Gold is doing better than U.S. stocks this year
Wall Street’s conflicting emotions of fear and greed are duking it out right before our eyes.
Greed is obviously alive and well. Confidence in the American economy has lifted the S&P 500 to an impressive 9% jump this year.
But gold, which is thought of as a safe place during times of fear, is doing even better. The precious metal has soared 12% this year to nearly $ 1,300 an ounce, putting it on track for the best performance since 2010.
So, what gives?
Believe it or not, it’s not that rare for both gold and stocks to do well at the same time.
Just last year, gold jumped 8.6%, nearly besting the S&P 500’s gain of 9.5%.
Gold also soared nearly 30% in 2010, a year when the U.S. market rose a very healthy 13%. Both gold and the S&P 500 were up about 23% in 2009 as well.
“It’s a bit surprising, but it’s not that unusual,” said Ed Yardeni, president of investment advisory Yardeni Research.

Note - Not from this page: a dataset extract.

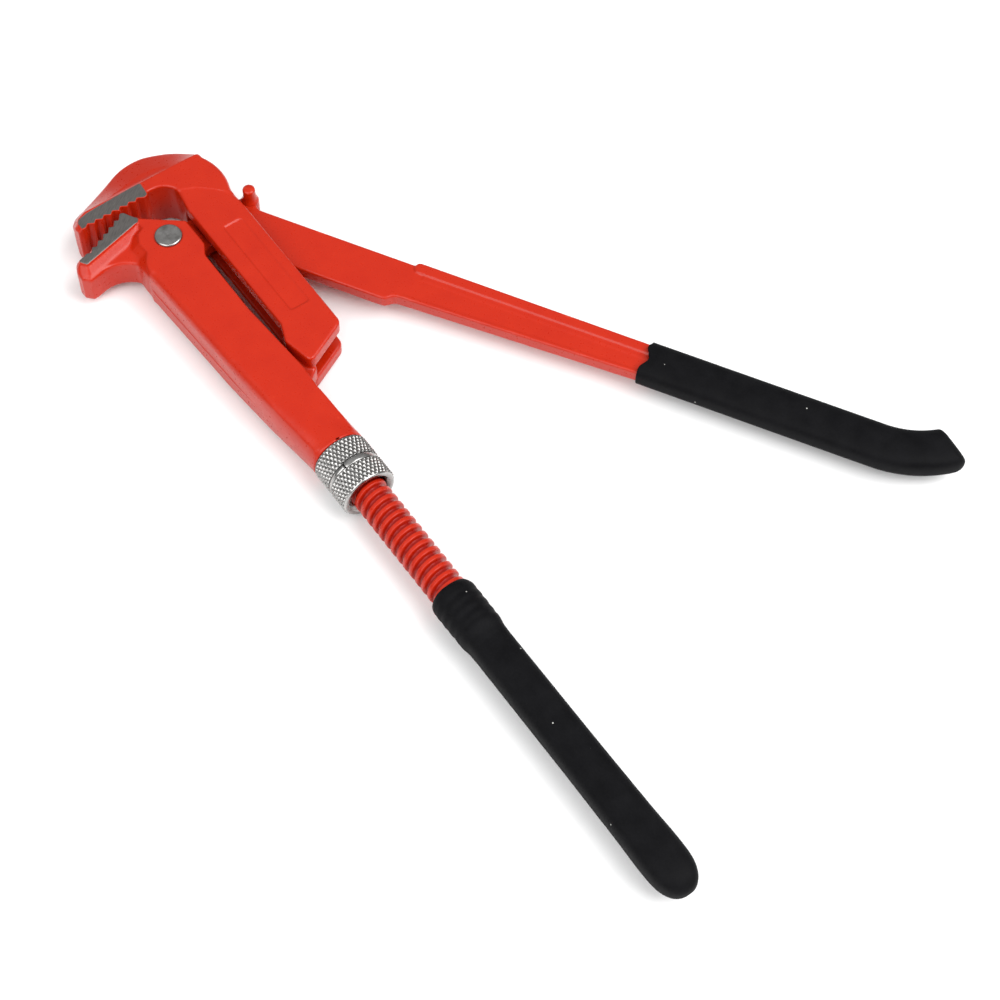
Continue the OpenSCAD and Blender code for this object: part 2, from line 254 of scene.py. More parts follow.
def tube(rings: np.ndarray, closed_ends: bool = True) -> tuple[np.ndarray, list[np.ndarray]]:
    """Closed skin over rings of points, each ring joined to the next.

    Args:
        rings: (rings, points in a ring, 3).
        closed_ends: whether the ends are closed to their middles, or the last ring is joined
            to the first.

    Returns:
        Points, and lists of four-sided and three-sided faces.
    """
    n, m, _ = rings.shape
    i = np.arange(n if not closed_ends else n - 1)[:, None]
    j = np.arange(m)[None, :]
    i1, j1 = (i + 1) % n, (j + 1) % m
    quads = np.stack([i * m + j + 0 * i, i * m + j1, i1 * m + j1, i1 * m + j], axis=-1).reshape(-1, 4)
    points = rings.reshape(-1, 3)
    faces = [quads]
    if closed_ends:
        poles = np.stack([rings[0].mean(axis=0), rings[-1].mean(axis=0)])
        points = np.concatenate([points, poles])
        k = np.arange(m)
        k1 = (k + 1) % m
        last = (n - 1) * m
        faces.append(np.stack([k1, k, np.full(m, n * m)], axis=1))
        faces.append(np.stack([last + k, last + k1, np.full(m, n * m + 1)], axis=1))
    return points, faces


def volume(points: np.ndarray, faces: Sequence[np.ndarray]) -> float:
    """Signed volume: a sixth of the sum of each triangle's triple product."""
    total = 0.0
    for f in faces:
        for k in range(1, f.shape[1] - 1):
            a, b, c = points[f[:, 0]], points[f[:, k]], points[f[:, k + 1]]
            total += float(np.einsum("ij,ij->i", a, np.cross(b, c)).sum()) / 6.0
    return total


@dataclass
class Skin:
    """Points in millimetres and faces of one piece, gathered from closed shells."""

    points: list[np.ndarray] = field(default_factory=list)
    faces: list[np.ndarray] = field(default_factory=list)
    bare: list[np.ndarray] = field(default_factory=list)
    # painted shade at each point, 0 to 1
    painted_shade: list[np.ndarray] = field(default_factory=list)

    def add(
        self,
        points: np.ndarray,
        faces: Sequence[np.ndarray] | np.ndarray,
        bare: np.ndarray | None = None,
        painted_shade: np.ndarray | None = None,
    ) -> None:
        """Adds one closed shell, turned outwards.

        Args:
            points: (n, 3) in millimetres.
            faces: one array of faces, or a list of them.
            bare: depth in millimetres inside the ground areas at each point, if any.
            painted_shade: how much painted shade darkens each point, 0 to 1, if at all.
        """
        if isinstance(faces, np.ndarray):
            faces = [faces]
        if volume(points, faces) < 0.0:
            faces = [f[:, ::-1] for f in faces]
        start = sum(len(p) for p in self.points)
        self.points.append(points)
        self.faces += [f + start for f in faces]
        self.bare.append(np.full(len(points), -1.0) if bare is None else bare)
        self.painted_shade.append(np.zeros(len(points)) if painted_shade is None else painted_shade)

    def to_object(self, name: str, lift: float) -> bpy.types.Object:
        """Writes the piece's mesh in metres, with smooth faces.

        Args:
            name: the piece's name.
            lift: height of the wrench's middle plane above the frame's origin.

        Returns:
            The new object, at the origin.
        """
        co = np.concatenate(self.points)
        co = (co + np.array([0.0, 0.0, lift])) * MM
        loops = np.concatenate([f.ravel() for f in self.faces]).astype(np.int32)
        sizes = np.concatenate([np.full(len(f), f.shape[1]) for f in self.faces])
        starts = np.concatenate([[0], np.cumsum(sizes)[:-1]]).astype(np.int32)
        mesh = bpy.data.meshes.new(name)
        mesh.vertices.add(len(co))
        mesh.vertices.foreach_set("co", co.astype(np.float32).ravel())
        mesh.loops.add(len(loops))
        mesh.loops.foreach_set("vertex_index", loops)
        mesh.polygons.add(len(starts))
        mesh.polygons.foreach_set("loop_start", starts)
        mesh.polygons.foreach_set("use_smooth", np.ones(len(starts), bool))
        mesh.update(calc_edges=True)
        # the ground areas, and the painted shade, go on the mesh as point attributes
        for key, parts in (("bare", self.bare), ("painted_shade", self.painted_shade)):
            values = mesh.attributes.new(key, "FLOAT", "POINT")
            values.data.foreach_set("value", np.concatenate(parts).astype(np.float32))
        mesh.validate()
        made = bpy.data.objects.new(name, mesh)
        bpy.context.scene.collection.objects.link(made)
        return made


# ---------------------------------------------------------------- finishes


def linear(code: str) -> tuple[float, float, float, float]:
    """Linear colour of an sRGB hex code, by the sRGB curve."""
    parts = [int(code.lstrip("#")[k : k + 2], 16) / 255.0 for k in (0, 2, 4)]
    low = [c / 12.92 if c <= 0.04045 else ((c + 0.055) / 1.055) ** 2.4 for c in parts]
    return (low[0], low[1], low[2], 1.0)


def add_node(
    tree: bpy.types.NodeTree,
    kind: str,
    inputs: dict[str | int, object] | None = None,
    stops: Sequence[tuple[float, str]] = (),
    **settings: object,
) -> bpy.types.Node:
    """Adds a node with its settings, constants and links.

    Args:
        tree: the node tree.
        kind: the node's type name, less its "ShaderNode".
        inputs: socket to a constant, to the output socket linked to it, or to a node whose
            first output is.
        stops: a colour ramp's places and sRGB hex codes.
        settings: properties of the node itself.

    Returns:
        The node.
    """
    made = tree.nodes.new("ShaderNode" + kind)
    for key, value in settings.items():
        setattr(made, key, value)
    for key, value in (inputs or {}).items():
        if isinstance(value, bpy.types.Node):
            value = value.outputs[0]
        if isinstance(value, bpy.types.NodeSocket):
            tree.links.new(value, made.inputs[key])
        else:
            made.inputs[key].default_value = value
    if stops:
        elements = made.color_ramp.elements
        while len(elements) < len(stops):
            elements.new(0.5)
        for element, (place, code) in zip(elements, stops):
            element.position, element.color = place, linear(code)
    return made


def begin(name: str) -> tuple[bpy.types.Material, Callable[..., bpy.types.Node], bpy.types.NodeSocket]:
    """Starts a material.

    Args:
        name: the material's name.

    Returns:
        The empty material, add_node bound to its tree, and each point's place on the piece.
    """
    made = bpy.data.materials.new(name)
    made.use_nodes = True
    made.node_tree.nodes.clear()
    add = partial(add_node, made.node_tree)
    return made, add, add("TexCoord").outputs["Object"]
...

And in some ways it makes sense given the mixed emotions displayed lately by CNNMoney’s Fear & Greed Index, which measures market sentiment. Fear & Greed is currently flashing “extreme fear,” but just one month ago it was sitting comfortably in “extreme greed.”
One likely factor for gold’s rise: investors who’ve been forced to chase the rising stock market are trying to hedge their bets in case something goes wrong.

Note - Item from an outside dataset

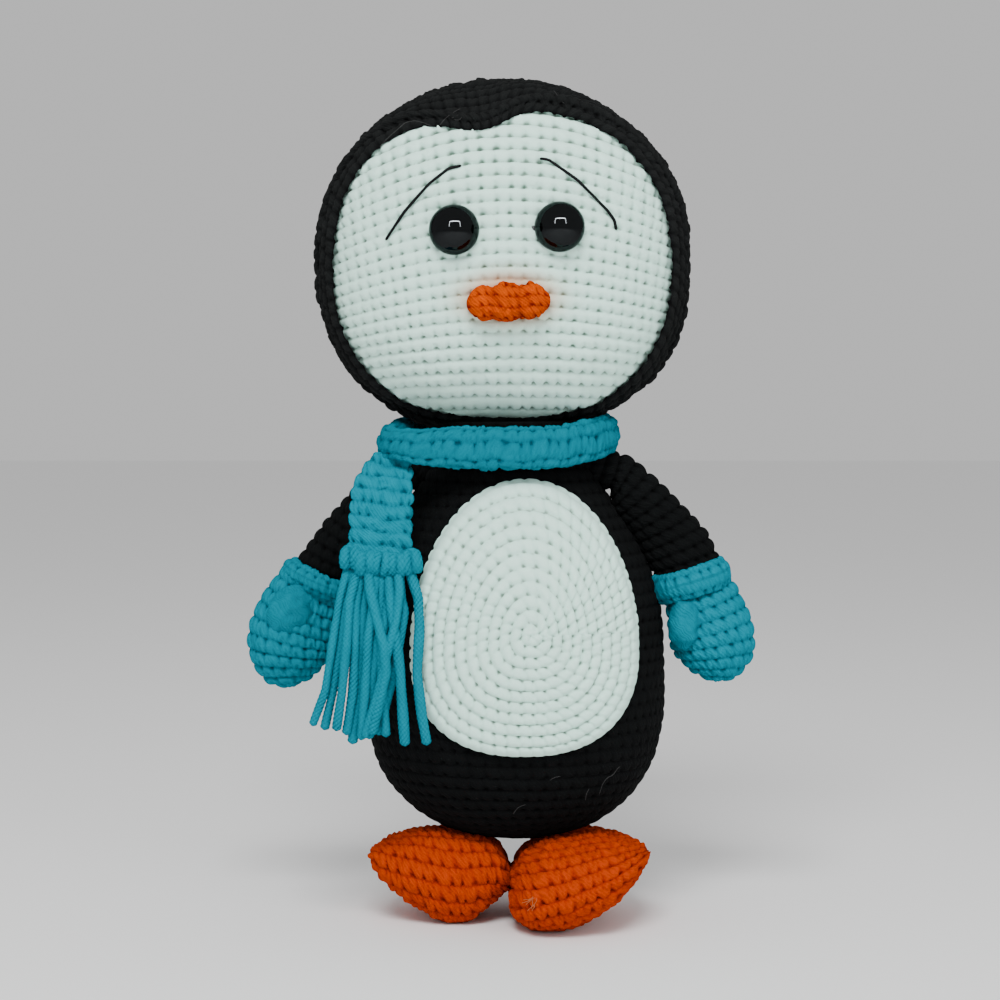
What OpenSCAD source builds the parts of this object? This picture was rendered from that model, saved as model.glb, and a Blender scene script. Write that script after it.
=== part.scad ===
// Crocheted plush penguin with a scarf and mittens.
// Millimetres. +Z is up, the face looks along -Y, +X is the toy's left-hand side
// as it is seen from the front (the viewer's right).
// The origin is on the standing surface, below the middle of the overall box.

/* [Head] */
// Half width of the white head, without the hood
head_a = 57.3; // [56:0.1:58]
// Height of the white head above its widest line
head_h = 52.6; // [51:0.1:53.2]
// How much further the chin reaches below that line
chin = 3.4; // [0:0.1:3.6]
// Half depth of the white head
head_d = 43; // [42:0.1:43.6]
// Thickness of the hood at the sides
hood_t = 2.7; // [2:0.1:4]
// Thickness of the crocheted walls
wall = 2.4; // [1.6:0.1:3]

/* [Eyes and beak] */
// Diameter of the domed safety eyes
eye_dia = 15; // [12:0.5:18]
// Length of the eye's shank behind the dome
shank_len = 13; // [9:0.5:16]
// Half length of the beak, side to side
beak_a = 13; // [10:0.5:15]
// Half height of the beak
beak_h = 5.6; // [4:0.1:7]

/* [Body] */
// Half width of the body at its widest
body_w = 49.2; // [46:0.2:50]
// Depth of the body as a share of its width
body_flat = 0.88; // [0.8:0.01:0.92]
// Thickness of the belly patch
patch_t = 2.6; // [1.5:0.1:3]

/* [Scarf] */
// Outer half width of the wrap round the neck
wrap_a = 36.5; // [35:0.1:38]
// Width of the hanging tail
tail_w = 19; // [16:0.5:21]
// Thickness of the hanging tail
tail_t = 4.6; // [3:0.1:5]
// Radius of one fringe strand
strand_r = 1.45; // [0.8:0.05:1.5]

/* [Arms and feet] */
// Half width of the sleeve at the cuff
sleeve_a = 9.6; // [8:0.1:9.8]
// Half width of the mitten at its widest
mitten_a = 13.9; // [12:0.1:14.5]
// Depth of a foot in front of its middle
foot_front = 20; // [17:0.5:22]
// Depth of a foot behind its middle
foot_back = 32; // [28:0.5:34]

/* [Hidden] */
$fn = 48;

oy = 1.6;          // moves the toy back so that its box is centred on Y = 0
hx = 1;            // centre of the head
hz = 217;
n_head = 2.4;      // roundness of the head from front to back

// ---------- helpers ----------
function spow(x, e) = sign(x) * pow(abs(x), e);
function mix(a, b, t) = a + (b - a) * t;
function clamp(x, lo, hi) = max(lo, min(hi, x));
function smooth(t) = let (u = clamp(t, 0, 1)) u * u * (3 - 2 * u);
function bez(p, t) = pow(1 - t, 3) * p[0] + 3 * pow(1 - t, 2) * t * p[1]
                   + 3 * (1 - t) * t * t * p[2] + t * t * t * p[3];
function bez_dir(p, t) = let (d = 3 * pow(1 - t, 2) * (p[1] - p[0]) + 6 * (1 - t) * t * (p[2] - p[1])
                              + 3 * t * t * (p[3] - p[2])) d / norm(d);
// one ring of k points round c, with half axes a along u and b along v
function ring(c, u, v, a, b, k, e = 1) =
    [for (j = [0:k - 1]) c + u * a * spow(cos(360 * j / k), e) + v * b * spow(sin(360 * j / k), e)];

// the faces turned the right way out, whichever way the rings run
function turned(pts, faces) = let (v = [for (f = faces) cross(pts[f[0]] - pts[0], pts[f[1]] - pts[0]) * (pts[f[2]] - pts[0])],
        total = v * [for (x = v) 1])
    total > 0 ? [for (f = faces) [f[0], f[2], f[1]]] : faces;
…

“Many people are concerned about stock market valuations, but they don’t want to miss out on the rally,” said Axel Merck, founder of Merck Investments.
What could go wrong? Lately, investors have been focused more on geopolitical risks like the nuclear standoff with North Korea, turmoil in Washington and the looming deadline to raise the U.S. debt ceiling. President Trump’s unpredictable style of governance is also keeping investors on their toes, to say the least.
“Trump’s twitter handle still stirs nervousness in the marketplace,” Lindsey Bell, investment strategist at CFRA Research, wrote in a report on Thursday.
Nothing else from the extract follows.